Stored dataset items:
— BEGIN —

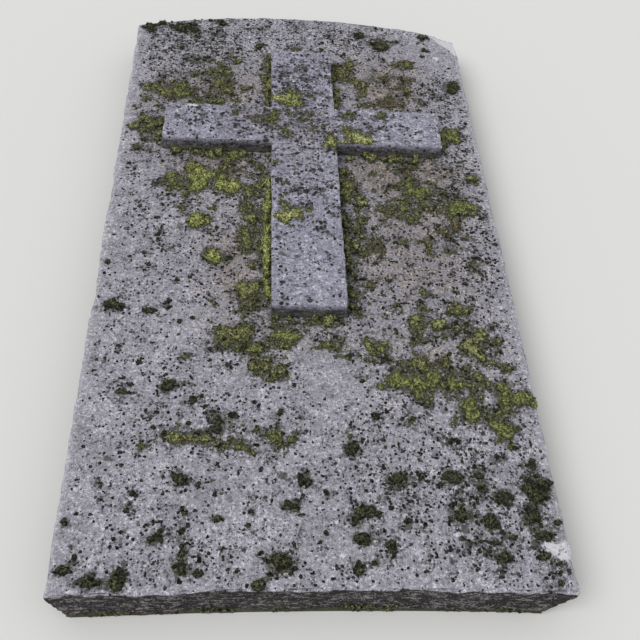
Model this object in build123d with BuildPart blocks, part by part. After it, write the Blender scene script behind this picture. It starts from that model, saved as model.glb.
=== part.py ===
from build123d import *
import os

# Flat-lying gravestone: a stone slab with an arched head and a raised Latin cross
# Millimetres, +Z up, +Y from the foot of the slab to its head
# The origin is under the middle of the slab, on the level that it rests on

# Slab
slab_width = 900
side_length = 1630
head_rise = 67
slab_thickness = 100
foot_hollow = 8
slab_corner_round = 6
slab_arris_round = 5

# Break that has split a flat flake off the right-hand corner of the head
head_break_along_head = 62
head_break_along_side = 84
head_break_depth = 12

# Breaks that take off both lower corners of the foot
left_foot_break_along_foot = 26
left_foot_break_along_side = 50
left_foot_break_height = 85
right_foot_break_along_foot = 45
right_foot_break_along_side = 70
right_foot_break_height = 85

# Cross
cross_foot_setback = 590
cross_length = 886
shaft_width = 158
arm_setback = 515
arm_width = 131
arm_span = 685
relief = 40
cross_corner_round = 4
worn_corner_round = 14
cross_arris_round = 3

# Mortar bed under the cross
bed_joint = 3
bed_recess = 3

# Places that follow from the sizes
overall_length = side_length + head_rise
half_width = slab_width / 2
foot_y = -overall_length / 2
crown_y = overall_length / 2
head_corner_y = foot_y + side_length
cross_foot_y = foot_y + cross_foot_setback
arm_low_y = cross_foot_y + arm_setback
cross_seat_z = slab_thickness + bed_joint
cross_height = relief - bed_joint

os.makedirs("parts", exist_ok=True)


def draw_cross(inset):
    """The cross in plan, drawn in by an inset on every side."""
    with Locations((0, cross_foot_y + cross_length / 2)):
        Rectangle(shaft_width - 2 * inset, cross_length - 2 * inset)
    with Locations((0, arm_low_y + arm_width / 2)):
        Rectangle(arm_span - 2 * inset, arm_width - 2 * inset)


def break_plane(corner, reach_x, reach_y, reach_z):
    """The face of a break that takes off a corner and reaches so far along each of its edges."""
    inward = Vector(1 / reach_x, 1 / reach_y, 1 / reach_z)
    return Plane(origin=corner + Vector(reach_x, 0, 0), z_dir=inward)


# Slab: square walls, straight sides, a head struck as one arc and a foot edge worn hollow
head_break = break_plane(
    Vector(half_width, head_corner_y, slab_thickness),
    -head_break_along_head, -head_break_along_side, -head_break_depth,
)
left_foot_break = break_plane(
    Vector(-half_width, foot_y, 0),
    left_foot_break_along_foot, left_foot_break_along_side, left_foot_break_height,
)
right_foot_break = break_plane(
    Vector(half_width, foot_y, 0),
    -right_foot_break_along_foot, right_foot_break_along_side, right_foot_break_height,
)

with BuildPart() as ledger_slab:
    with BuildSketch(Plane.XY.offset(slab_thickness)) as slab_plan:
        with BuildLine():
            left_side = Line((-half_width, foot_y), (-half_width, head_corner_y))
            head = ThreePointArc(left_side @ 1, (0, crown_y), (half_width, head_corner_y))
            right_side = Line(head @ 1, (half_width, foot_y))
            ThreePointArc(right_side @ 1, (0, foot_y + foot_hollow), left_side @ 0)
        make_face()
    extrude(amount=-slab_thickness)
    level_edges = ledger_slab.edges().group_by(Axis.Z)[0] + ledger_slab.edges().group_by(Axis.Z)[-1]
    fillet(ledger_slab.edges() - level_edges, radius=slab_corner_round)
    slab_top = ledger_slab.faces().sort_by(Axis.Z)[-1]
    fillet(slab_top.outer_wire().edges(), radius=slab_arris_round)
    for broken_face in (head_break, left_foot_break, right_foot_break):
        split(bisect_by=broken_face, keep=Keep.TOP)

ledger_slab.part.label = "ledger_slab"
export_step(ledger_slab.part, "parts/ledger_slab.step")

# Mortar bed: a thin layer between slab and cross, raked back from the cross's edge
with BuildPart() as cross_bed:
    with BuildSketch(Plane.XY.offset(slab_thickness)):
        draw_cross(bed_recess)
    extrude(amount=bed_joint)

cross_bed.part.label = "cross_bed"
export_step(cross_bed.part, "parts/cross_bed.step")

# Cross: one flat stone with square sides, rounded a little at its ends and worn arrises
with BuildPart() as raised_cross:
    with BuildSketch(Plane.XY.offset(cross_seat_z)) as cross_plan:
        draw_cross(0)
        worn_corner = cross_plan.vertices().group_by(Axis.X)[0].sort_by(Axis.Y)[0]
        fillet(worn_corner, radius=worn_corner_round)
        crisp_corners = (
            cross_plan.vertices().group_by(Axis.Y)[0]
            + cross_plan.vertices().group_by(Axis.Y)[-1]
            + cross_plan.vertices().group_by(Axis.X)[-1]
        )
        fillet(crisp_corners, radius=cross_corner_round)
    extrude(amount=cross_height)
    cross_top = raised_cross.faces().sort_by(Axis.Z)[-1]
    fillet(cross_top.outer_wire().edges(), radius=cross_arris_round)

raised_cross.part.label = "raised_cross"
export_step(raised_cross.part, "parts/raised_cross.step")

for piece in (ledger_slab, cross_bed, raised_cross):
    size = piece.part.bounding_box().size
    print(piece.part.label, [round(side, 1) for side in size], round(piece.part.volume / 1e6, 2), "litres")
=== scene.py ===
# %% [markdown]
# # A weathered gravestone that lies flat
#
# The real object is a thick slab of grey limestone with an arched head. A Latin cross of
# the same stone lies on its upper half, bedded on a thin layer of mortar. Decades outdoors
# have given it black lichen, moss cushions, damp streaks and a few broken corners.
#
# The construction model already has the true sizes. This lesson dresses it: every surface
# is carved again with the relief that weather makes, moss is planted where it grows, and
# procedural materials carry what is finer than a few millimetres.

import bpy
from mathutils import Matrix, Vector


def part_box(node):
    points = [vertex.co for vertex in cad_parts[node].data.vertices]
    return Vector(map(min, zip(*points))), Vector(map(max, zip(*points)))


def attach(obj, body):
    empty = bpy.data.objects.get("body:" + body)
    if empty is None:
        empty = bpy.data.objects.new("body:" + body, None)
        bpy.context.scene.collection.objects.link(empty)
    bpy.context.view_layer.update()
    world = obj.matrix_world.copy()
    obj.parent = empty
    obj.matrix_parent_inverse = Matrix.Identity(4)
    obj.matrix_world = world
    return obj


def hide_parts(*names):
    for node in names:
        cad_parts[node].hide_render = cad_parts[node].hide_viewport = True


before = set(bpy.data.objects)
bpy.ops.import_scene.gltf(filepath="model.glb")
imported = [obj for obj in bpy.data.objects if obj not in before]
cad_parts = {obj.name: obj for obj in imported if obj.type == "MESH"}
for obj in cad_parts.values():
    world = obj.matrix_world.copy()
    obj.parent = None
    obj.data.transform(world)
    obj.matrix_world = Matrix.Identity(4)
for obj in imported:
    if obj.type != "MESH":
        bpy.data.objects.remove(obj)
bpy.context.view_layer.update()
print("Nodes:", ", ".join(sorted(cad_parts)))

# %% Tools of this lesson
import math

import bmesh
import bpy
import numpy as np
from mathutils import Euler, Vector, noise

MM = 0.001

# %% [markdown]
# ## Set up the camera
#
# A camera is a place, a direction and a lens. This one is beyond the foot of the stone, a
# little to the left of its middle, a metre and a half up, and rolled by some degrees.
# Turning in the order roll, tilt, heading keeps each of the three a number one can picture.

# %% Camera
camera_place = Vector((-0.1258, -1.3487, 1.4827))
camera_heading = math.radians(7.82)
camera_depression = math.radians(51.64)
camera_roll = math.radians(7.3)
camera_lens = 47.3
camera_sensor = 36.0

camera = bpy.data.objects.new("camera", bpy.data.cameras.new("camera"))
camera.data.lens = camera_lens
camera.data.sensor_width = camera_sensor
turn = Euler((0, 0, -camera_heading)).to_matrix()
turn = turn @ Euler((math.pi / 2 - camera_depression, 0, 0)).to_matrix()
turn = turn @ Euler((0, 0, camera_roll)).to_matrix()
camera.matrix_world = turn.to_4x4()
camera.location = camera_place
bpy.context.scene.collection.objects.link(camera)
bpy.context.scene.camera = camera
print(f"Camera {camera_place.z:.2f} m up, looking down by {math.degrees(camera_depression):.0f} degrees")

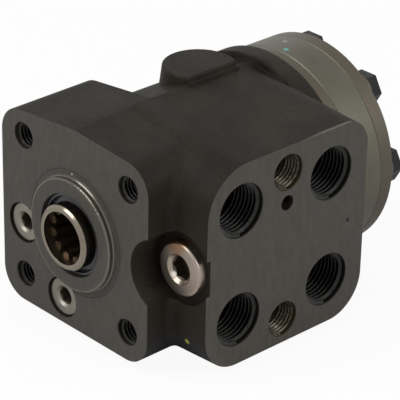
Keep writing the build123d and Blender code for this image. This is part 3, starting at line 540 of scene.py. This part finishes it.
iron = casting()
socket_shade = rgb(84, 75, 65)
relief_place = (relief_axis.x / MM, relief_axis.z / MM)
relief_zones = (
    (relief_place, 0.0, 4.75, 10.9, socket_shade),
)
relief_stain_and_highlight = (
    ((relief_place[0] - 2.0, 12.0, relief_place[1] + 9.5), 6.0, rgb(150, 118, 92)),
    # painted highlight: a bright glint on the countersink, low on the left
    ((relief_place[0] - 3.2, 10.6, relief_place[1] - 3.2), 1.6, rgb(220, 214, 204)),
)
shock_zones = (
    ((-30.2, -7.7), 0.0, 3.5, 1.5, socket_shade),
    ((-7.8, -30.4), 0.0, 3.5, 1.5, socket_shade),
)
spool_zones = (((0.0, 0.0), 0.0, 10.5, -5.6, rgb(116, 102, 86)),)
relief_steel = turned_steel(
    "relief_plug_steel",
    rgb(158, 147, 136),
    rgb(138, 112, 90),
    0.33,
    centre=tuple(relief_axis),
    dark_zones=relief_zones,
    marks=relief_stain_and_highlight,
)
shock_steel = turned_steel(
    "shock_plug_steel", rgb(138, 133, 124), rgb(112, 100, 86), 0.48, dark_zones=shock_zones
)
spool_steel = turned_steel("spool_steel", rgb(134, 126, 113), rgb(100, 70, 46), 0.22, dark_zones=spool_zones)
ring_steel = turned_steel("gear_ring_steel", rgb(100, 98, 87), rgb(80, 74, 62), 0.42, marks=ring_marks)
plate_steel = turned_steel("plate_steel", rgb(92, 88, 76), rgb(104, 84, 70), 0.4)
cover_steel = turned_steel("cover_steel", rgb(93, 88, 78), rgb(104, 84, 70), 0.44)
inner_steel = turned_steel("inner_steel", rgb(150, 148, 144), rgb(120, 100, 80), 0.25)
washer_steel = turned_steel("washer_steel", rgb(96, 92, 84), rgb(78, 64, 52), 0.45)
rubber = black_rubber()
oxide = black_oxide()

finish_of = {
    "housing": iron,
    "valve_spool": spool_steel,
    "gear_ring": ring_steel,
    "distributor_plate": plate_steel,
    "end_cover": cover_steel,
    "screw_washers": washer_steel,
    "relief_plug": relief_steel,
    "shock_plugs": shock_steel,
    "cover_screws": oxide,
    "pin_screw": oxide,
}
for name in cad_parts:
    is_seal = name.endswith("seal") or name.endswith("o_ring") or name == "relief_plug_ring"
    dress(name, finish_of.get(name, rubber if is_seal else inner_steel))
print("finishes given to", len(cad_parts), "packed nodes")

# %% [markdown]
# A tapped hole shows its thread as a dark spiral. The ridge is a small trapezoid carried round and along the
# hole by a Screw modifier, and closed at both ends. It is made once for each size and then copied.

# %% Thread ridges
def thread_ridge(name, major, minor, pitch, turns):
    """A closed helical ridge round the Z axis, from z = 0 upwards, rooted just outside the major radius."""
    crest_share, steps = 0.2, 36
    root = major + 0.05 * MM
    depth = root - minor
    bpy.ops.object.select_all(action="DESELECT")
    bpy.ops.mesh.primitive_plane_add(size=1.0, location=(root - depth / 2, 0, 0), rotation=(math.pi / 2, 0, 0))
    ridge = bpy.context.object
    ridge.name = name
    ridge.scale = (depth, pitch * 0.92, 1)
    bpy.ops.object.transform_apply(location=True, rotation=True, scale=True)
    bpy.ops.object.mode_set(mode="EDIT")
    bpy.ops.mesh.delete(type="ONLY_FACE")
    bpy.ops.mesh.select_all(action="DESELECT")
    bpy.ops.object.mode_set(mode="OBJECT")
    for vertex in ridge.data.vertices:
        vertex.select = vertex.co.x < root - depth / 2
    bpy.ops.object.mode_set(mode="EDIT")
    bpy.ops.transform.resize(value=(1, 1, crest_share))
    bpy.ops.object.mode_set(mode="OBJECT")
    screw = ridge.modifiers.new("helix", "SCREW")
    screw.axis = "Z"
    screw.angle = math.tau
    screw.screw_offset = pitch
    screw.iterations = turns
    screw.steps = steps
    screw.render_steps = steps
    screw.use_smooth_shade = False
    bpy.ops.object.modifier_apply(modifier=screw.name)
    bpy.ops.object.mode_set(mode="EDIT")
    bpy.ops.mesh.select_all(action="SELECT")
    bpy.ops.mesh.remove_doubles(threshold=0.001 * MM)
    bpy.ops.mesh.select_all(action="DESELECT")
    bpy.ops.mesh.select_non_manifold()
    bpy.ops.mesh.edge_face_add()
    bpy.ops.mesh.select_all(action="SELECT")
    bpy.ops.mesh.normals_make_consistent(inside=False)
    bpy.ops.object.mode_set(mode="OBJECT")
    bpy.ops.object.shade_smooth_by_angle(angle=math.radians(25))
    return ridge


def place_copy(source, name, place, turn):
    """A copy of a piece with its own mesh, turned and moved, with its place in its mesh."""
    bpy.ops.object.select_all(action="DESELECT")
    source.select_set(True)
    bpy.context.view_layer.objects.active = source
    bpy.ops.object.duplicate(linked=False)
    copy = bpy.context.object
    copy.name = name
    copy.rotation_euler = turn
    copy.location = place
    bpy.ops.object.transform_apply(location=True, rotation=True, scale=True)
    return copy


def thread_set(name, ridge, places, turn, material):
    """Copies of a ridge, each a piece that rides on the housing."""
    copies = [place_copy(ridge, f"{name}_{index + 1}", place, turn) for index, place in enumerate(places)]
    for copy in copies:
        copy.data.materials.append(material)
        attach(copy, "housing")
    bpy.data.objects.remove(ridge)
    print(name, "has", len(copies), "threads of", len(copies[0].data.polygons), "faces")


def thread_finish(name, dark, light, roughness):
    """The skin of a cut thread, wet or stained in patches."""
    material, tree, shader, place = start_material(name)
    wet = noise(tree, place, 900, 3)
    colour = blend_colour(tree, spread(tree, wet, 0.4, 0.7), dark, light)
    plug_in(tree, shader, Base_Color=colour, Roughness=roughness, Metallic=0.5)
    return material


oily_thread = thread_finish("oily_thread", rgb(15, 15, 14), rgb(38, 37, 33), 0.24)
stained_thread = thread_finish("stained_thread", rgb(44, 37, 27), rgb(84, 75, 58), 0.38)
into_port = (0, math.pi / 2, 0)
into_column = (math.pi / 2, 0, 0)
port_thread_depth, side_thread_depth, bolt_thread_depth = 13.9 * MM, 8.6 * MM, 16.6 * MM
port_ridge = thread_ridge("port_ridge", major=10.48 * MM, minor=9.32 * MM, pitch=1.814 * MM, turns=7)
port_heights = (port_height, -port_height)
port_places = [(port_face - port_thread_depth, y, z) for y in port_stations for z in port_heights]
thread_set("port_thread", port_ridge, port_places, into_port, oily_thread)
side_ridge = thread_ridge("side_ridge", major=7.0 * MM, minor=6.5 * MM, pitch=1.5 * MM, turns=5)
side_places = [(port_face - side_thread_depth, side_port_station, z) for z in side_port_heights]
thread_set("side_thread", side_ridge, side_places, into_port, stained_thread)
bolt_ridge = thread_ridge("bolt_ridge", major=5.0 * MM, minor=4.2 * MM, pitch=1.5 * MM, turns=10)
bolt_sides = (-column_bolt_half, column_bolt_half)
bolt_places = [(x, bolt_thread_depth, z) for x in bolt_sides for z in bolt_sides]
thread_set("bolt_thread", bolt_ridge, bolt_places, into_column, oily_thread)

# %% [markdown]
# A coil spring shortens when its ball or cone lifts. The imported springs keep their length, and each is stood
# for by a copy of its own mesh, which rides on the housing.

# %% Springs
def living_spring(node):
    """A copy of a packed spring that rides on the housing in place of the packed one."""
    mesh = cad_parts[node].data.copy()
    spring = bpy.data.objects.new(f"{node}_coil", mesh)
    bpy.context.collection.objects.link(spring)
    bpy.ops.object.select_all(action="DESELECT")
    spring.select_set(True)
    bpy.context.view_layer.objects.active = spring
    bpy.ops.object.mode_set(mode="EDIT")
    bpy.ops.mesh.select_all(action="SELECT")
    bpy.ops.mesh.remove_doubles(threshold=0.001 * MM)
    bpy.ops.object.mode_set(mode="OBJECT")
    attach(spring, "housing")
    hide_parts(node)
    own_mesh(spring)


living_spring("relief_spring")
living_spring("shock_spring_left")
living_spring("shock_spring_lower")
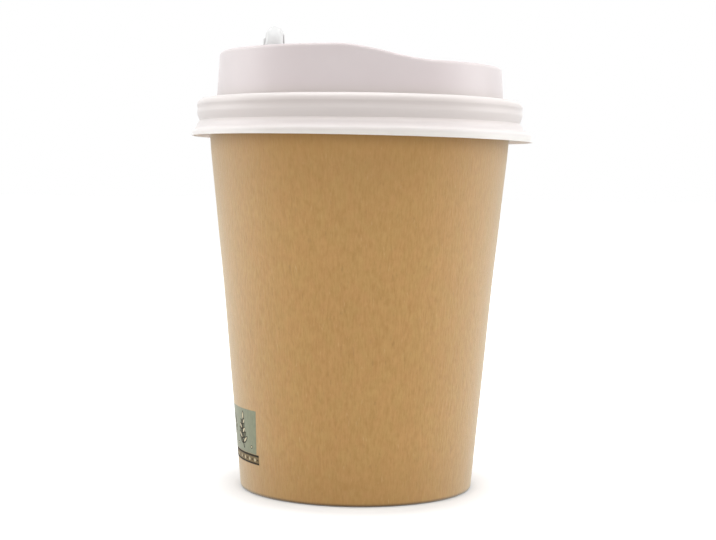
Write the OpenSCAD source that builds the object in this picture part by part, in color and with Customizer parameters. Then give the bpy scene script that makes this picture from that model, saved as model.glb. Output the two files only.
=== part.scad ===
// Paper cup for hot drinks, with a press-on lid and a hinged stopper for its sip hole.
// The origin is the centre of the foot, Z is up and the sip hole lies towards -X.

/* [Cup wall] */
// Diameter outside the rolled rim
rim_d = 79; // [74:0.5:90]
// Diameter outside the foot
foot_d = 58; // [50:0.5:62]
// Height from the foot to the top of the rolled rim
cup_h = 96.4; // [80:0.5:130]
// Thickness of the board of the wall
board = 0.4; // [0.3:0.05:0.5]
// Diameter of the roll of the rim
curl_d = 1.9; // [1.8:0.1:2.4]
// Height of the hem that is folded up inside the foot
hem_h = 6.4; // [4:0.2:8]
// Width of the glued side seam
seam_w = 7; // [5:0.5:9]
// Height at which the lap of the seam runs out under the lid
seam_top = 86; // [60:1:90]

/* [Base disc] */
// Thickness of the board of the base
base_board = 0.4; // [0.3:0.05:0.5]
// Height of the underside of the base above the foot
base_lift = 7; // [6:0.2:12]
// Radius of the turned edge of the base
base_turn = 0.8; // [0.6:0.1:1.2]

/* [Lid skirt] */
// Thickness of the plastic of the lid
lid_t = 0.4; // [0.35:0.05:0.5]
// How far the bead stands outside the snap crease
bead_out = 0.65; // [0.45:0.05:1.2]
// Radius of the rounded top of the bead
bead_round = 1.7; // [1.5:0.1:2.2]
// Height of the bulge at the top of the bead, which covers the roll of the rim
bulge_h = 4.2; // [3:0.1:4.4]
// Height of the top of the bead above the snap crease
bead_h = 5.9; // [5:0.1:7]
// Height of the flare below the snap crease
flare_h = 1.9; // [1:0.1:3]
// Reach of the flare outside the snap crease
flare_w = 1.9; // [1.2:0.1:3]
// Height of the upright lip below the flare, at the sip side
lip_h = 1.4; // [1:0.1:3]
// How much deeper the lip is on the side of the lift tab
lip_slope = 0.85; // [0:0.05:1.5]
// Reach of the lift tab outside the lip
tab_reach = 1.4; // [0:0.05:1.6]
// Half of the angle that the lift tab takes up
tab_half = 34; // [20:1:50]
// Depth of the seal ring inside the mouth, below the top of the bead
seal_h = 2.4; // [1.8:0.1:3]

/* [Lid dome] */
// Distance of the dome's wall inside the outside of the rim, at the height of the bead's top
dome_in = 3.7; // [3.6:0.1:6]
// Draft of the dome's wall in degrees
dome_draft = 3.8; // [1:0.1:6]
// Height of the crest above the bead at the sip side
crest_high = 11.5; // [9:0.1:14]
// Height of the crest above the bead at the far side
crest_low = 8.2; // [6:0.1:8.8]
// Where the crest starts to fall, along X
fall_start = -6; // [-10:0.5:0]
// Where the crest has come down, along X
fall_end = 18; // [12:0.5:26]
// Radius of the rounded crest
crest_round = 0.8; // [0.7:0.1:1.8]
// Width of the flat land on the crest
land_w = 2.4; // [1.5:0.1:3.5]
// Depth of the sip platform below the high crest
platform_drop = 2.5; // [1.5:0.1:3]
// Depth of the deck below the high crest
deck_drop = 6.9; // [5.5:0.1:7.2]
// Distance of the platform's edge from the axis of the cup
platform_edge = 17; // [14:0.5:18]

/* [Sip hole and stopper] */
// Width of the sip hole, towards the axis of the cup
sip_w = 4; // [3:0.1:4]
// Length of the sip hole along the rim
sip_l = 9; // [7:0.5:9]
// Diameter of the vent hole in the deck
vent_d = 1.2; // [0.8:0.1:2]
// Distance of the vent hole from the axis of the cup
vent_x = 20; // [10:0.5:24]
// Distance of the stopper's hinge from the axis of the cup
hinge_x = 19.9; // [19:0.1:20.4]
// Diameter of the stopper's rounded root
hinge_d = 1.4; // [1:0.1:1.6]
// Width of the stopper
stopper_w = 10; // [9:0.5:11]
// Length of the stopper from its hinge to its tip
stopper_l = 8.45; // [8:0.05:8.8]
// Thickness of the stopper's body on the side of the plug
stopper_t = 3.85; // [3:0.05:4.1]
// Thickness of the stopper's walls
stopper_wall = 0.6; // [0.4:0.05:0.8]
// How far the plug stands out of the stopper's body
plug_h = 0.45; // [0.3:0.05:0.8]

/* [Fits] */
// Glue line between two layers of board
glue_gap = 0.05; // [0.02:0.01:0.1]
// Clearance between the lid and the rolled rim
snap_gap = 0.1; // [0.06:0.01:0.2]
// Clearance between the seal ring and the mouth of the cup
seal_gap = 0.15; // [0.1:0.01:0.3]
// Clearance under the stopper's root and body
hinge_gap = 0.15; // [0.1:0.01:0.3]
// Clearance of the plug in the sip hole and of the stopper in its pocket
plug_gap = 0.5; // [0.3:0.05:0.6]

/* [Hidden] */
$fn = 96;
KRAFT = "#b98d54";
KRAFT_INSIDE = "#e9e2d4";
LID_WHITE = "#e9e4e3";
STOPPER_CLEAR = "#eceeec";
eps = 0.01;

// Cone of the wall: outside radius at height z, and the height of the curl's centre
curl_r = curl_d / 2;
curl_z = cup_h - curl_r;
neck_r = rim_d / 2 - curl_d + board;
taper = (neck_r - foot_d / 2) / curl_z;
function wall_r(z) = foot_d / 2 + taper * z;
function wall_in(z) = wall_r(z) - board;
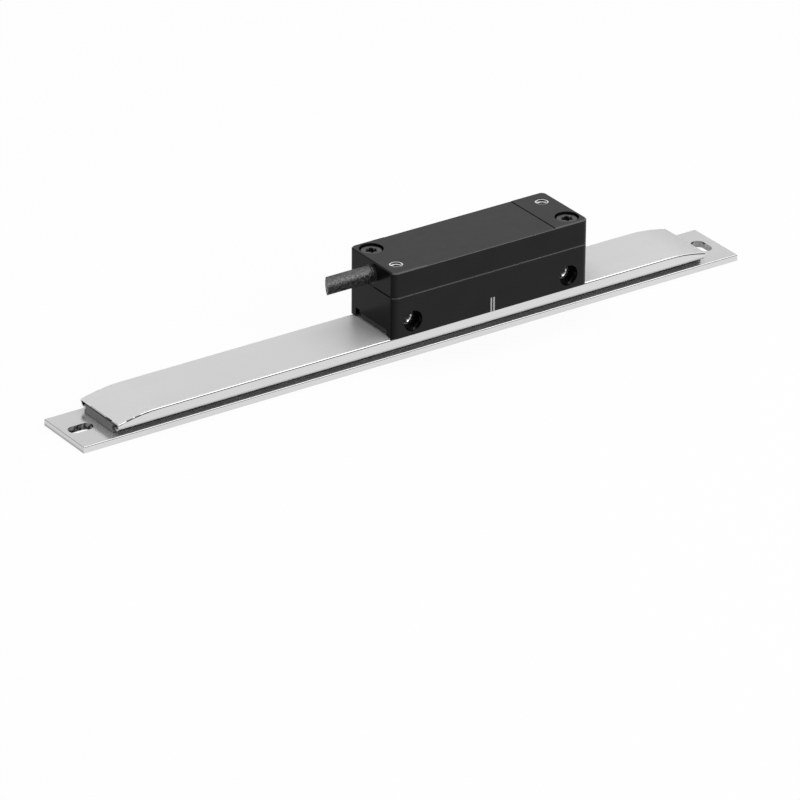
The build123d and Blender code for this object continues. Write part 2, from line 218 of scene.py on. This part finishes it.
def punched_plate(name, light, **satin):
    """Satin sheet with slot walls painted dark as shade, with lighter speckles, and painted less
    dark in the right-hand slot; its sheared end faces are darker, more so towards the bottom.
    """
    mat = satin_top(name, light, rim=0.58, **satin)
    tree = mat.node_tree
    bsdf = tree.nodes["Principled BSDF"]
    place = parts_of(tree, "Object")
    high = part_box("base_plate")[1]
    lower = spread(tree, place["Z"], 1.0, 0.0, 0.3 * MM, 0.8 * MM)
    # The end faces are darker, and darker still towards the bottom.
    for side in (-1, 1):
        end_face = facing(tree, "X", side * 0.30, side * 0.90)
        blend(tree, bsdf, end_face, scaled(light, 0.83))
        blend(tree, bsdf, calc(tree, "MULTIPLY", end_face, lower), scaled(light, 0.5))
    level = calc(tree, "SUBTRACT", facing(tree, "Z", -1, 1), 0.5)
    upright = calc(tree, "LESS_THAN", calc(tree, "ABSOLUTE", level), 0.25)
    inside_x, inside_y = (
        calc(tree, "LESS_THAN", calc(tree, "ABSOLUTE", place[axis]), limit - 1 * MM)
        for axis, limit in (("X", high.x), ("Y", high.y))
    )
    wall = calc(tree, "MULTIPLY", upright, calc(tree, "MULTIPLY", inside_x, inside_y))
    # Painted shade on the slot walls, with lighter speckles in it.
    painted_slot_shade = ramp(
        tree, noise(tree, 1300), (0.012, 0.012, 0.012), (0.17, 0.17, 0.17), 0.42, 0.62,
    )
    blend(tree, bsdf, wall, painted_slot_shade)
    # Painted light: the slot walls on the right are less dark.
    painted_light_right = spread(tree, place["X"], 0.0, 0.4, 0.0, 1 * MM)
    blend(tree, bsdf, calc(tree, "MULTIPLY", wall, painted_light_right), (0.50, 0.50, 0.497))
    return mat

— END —

Repeat, character for character, the lines of the material above from the line with "for piece in" through the line with "# procedural materials".

• [Complete output]
for piece in (ledger_slab, cross_bed, raised_cross):
    size = piece.part.bounding_box().size
    print(piece.part.label, [round(side, 1) for side in size], round(piece.part.volume / 1e6, 2), "litres")
=== scene.py ===
# %% [markdown]
# # A weathered gravestone that lies flat
#
# The real object is a thick slab of grey limestone with an arched head. A Latin cross of
# the same stone lies on its upper half, bedded on a thin layer of mortar. Decades outdoors
# have given it black lichen, moss cushions, damp streaks and a few broken corners.
#
# The construction model already has the true sizes. This lesson dresses it: every surface
# is carved again with the relief that weather makes, moss is planted where it grows, and
# procedural materials carry what is finer than a few millimetres.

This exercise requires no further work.